**Short exercise**
Give the data again, word for word.

## Begin

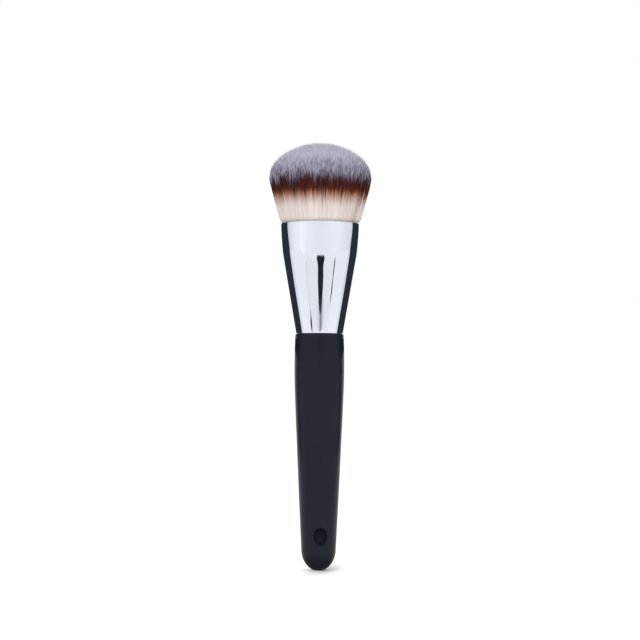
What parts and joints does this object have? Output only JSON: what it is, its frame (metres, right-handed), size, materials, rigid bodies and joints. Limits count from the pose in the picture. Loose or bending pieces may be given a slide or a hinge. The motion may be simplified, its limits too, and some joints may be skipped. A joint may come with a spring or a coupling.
{
  "type": "angled foundation brush",
  "caption": "Slant-topped foundation brush: flared tricolour synthetic bristles in a chromed oval-mouthed ferrule on a tapering satin black handle.",
  "frame": {"origin": "middle of the small flat at the end of the handle, on the brush's axis", "axes": "+Z along the brush from the handle's end to the bristles; -Y towards the low side of the slanted bristle head, which is the side the picture shows; +X to the right seen from there"},
  "size_m": [0.0399, 0.0281, 0.166],
  "materials": {
    "handle_lacquer": "satin blue-black lacquer on turned wood",
    "ferrule_chrome": "mirror-bright plating",
    "glue": "cured amber glue",
    "resin": "cured root resin",
    "tie_thread": "wound thread",
    "bristles": "fine synthetic filaments, cream at the root, dark red-brown in the middle, pale lavender grey at the tip"
  },
  "bodies": {
    "root": {"handle": "handle_lacquer", "tenon_glue_lower": "glue", "tenon_glue_upper": "glue", "ferrule": "ferrule_chrome", "root_resin": "resin", "bundle_tie": "tie_thread", "bristles_1": "bristles", "bristles_2": "bristles", "bristles_3": "bristles", "bristles_4": "bristles", "bristles_5": "bristles"}
  },
  "joints": []
}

## End

**Output below**
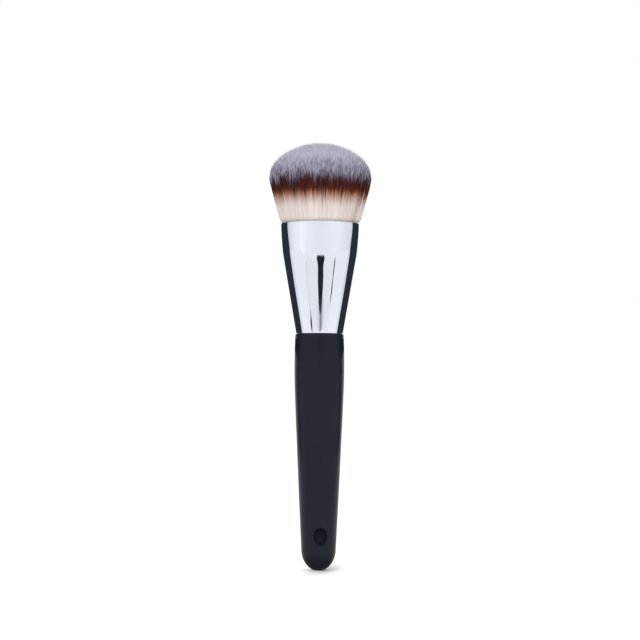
What parts and joints does this object have? Output only JSON: what it is, its frame (metres, right-handed), size, materials, rigid bodies and joints. Limits count from the pose in the picture. Loose or bending pieces may be given a slide or a hinge. The motion may be simplified, its limits too, and some joints may be skipped. A joint may come with a spring or a coupling.
{
  "type": "angled foundation brush",
  "caption": "Slant-topped foundation brush: flared tricolour synthetic bristles in a chromed oval-mouthed ferrule on a tapering satin black handle.",
  "frame": {"origin": "middle of the small flat at the end of the handle, on the brush's axis", "axes": "+Z along the brush from the handle's end to the bristles; -Y towards the low side of the slanted bristle head, which is the side the picture shows; +X to the right seen from there"},
  "size_m": [0.0399, 0.0281, 0.166],
  "materials": {
    "handle_lacquer": "satin blue-black lacquer on turned wood",
    "ferrule_chrome": "mirror-bright plating",
    "glue": "cured amber glue",
    "resin": "cured root resin",
    "tie_thread": "wound thread",
    "bristles": "fine synthetic filaments, cream at the root, dark red-brown in the middle, pale lavender grey at the tip"
  },
  "bodies": {
    "root": {"handle": "handle_lacquer", "tenon_glue_lower": "glue", "tenon_glue_upper": "glue", "ferrule": "ferrule_chrome", "root_resin": "resin", "bundle_tie": "tie_thread", "bristles_1": "bristles", "bristles_2": "bristles", "bristles_3": "bristles", "bristles_4": "bristles", "bristles_5": "bristles"}
  },
  "joints": []
}